Could someone please explain to me why Peter Rummell asked for millions of our dollars?
So far, the best answer I’ve heard is “cause he wants it.” Hey, I want lots of things—an iPhone X, a guest bathroom, a Viking River Cruise through Europe—but I don’t see any city officials hastening to appropriate public funds to make this basic bitch’s every dream come true. Of course, I don’t have thousands to donate to their campaigns, so that’s probably not going to happen in the near future, either.

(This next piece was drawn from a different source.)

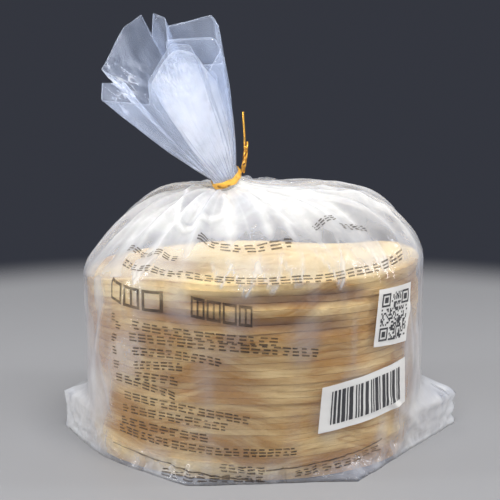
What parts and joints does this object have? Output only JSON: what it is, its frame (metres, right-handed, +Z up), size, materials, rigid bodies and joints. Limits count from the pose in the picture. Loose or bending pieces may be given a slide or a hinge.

Last Wednesday afternoon, while you were daydreaming about a divisional victory and hiding your Facebook status from your boss, I was enduring four hours of a Downtown Investment Authority board meeting to decide whether to approve the $18 million purchase and $26 million infrastructural improvements of a 29-acre parcel on the Southbank for Elements of Jacksonville, the investor/developer group run by Rummell and Michael Munz. Spoiler alert: They approved it unanimously.
Then, in a surprise move, on Tuesday, Rummell and company asked the JEA board to approve the original terms of the deal—meaning that they’ll buy the property straight up as agreed in 2014—with one potential teensy caveat. Well, 26 million potential teensy caveats. They still might want the city to pay for infrastructural improvements. As of press time, that remains to be seen.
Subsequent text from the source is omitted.